Comme bien des sagas nordiques, celle-ci raconte les "faits et gestes d'un personnage, digne de mémoire"*, à ceci près que ce dernier n'a rien de brillant. Grimr est l'anti-héros de saga par excellence : pas de lignée, pas de position sociale - et c'est quand même la plaie au XVIIIème, pas de femme, pas de destinée grandiose. Il doit ses exploits, souvent étranges ou violents, à sa force herculéenne et à sa ténacité sans borne. Grimr s'acharne à vivre, quoiqu'il arrive - et c'est sans doute sa plus grande leçon. 

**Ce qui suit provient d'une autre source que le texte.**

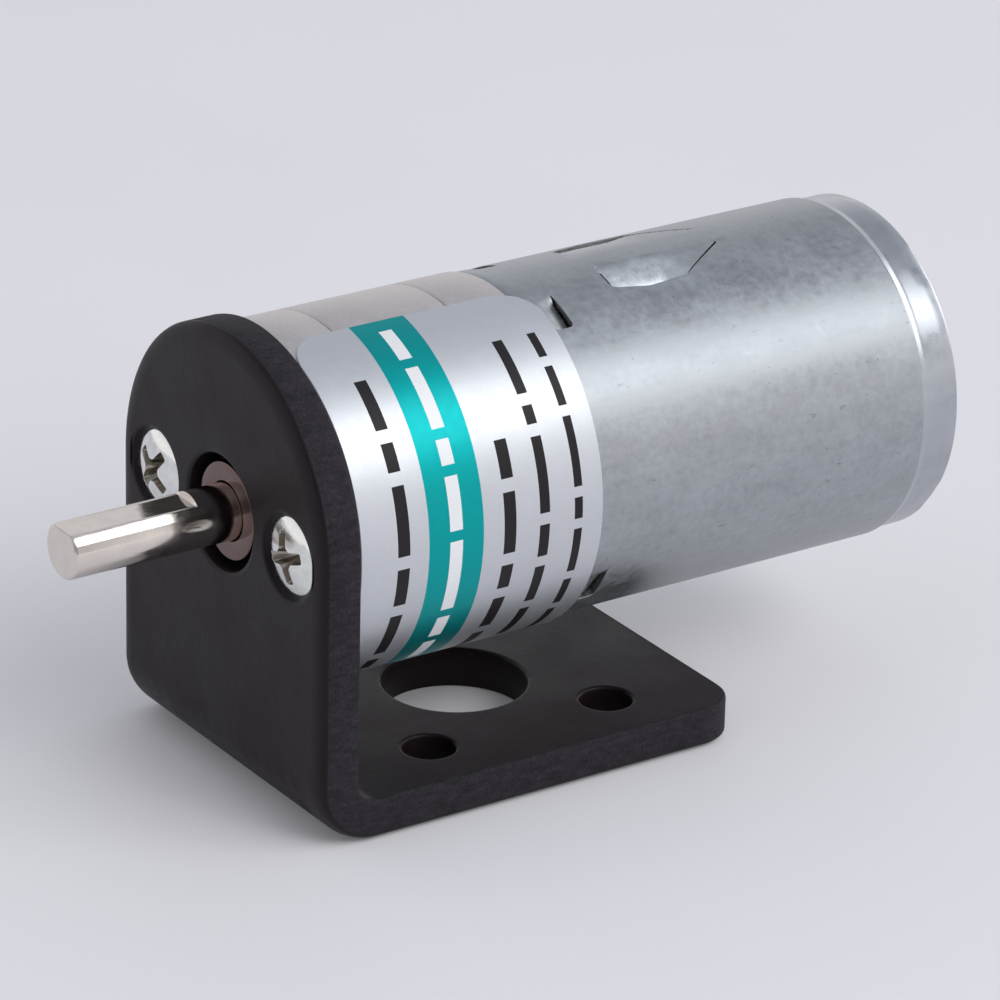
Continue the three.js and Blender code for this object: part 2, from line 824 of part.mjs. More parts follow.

Arrivée au terme de cette BD passionnante, j'ai toujours autant de mal avec le graphisme des visages, définitivement. Par contre, je suis tombée amoureuse des paysages islandais, vastes, déserts, aux couleurs fauves et ardentes - qui frisent l'abstrait sur certaines pages. La saga de Grimr est, comme bien des initiations, un voyage à travers des terres arides et magistrales pour arriver jusqu'à soi et ce fut, pour moi, un enchantement en même temps qu'une vague d'émotions. Grimr dit avoir "un volcan dans l'âme" ; c'est définitivement mon cas aussi à présent qu'ont défilé sous mes yeux mes planches magnifiques de Jérémie Moreau.